I'm looking for advice from folks who have done their own lawn drainage systems.

Background
- My back yard is about 6,000 sq ft of swamp after it rains more than 1/4 inch
- The lot slopes back to front towards the street but there isn't enough elevation to get water from the back yard to the street
- It's unusable for a minimum of 3-4 days and as along as a week and half after a major rainstorm or snow, 1 inch plus
- I've only been in the house for 1.5 years, now I know why the house was listed in the dead of summer

I've gotten a few quotes so far to remedy this but they seem pretty pricey to me based on the actual work being done...digging trenches, adding rock, putting down landscape fiber, drywells, laying pvc, drains and a sump to the street.

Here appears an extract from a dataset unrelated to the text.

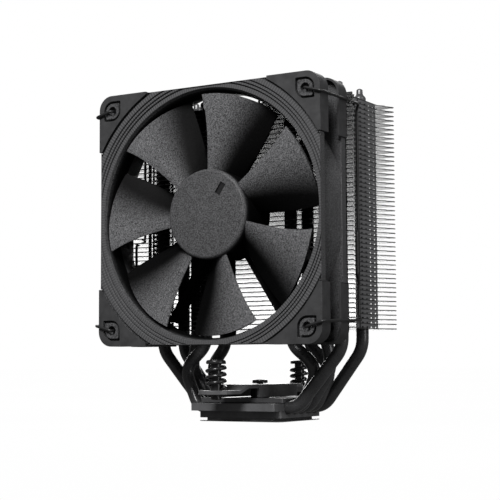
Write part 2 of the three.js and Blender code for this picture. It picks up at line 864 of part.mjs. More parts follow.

The best quote I've gotten so far is $11.5k (the worst is $21k), broken down as follows:

Grade yard - 45 yards of topsoil, create crown to pitch water to sides - $3.5k
Drainage Grid System - Install 220ft of PVC with gravel, landscape fabric, eight drains - $3.5k
Catch Basin - Build 18"x18"x24" concrete catch basin attached to drainage grid - $1.5k
Pump plus Piping to Street - Install industrial sump pump, 30 ft of electric conduit, check valve and 125 ft of PVC to street - $2.5k
Reseed lawn - $0.5k

I've been looking at these quotes and trying to understand why I couldn't do much of this myself with some sweat equity and day laborers for a fraction of the cost. Every contractor has thrown in grading the property but this seems like an upsell to me. The lawn would definitely be nicer but the water would essentially wind up in the same places it is now.

Questions
Am I crazy to even consider this as a DIY project?
Has anyone else done something similar, if so, do you have any advice?

Thanks in advance!!


----------



## jjepeto (Jan 27, 2019)

You can rent a trench digger at equipment rental places. Plan all your trenches and you might be able to do it all in a day. Some places if you rent on Friday you don't have to return until they open Monday morning, so you get a whole weekend. Get your trenches dug and the rest is a lot easier.

Also, make sure your house has gutters and downspouts that drain away from your house. I find my soil can usually handle the rain, but the extra that comes off the roof is too much to soak in. This weekend I'm planning on digging a trench and connecting my downspouts to the stormwater at the street via underground 4" corrugated pipe. I'm hoping this is enough to prevent my lawn from getting so wet, so may work for you as well.

Also, have a read through this exterior drainage document: https://drive.google.com/file/d/1OzGcpmD3DtsaZlePj11KVDNjfP09GNPc/view?usp=sharing

Call 811 or your local utilities to mark any underground infrastructure before you dig.


----------



## Jrich (Jul 9, 2018)

Can you post some pictures of your yard? I am working on a drainage project in my backyard now. Capturing gutter discharges, french drains, catch basins, a sump pump, etc. I will get around to making a post at some point.


----------



## BakerGreenLawnMaker (Mar 13, 2018)

So, at my old house the backyard was a swamp when and after it rained. All the houses were built on lots that staggered down hill, and my house was at the bottom, needless to say all the water would run down everyone's yards and eventually make its way into my backyard. I got sick of it and called the best drainage company in the phone book. He wanted to charge $6,500 for digging a ditch, placing a corrugated pipe in the ground and tying in all my down spouts into the drain and take it out to the road. After asking the contractor to go into detail I took notes of what he intended to do and did it myself. I rented a ditch witch from Home Depot, bought enough piping and did myself, it only took a weeks of vacation and $650.


----------



## jjp2222 (Jul 19, 2018)

Okay, so it's doable and that NDS guide will be extremely helpful, thank you!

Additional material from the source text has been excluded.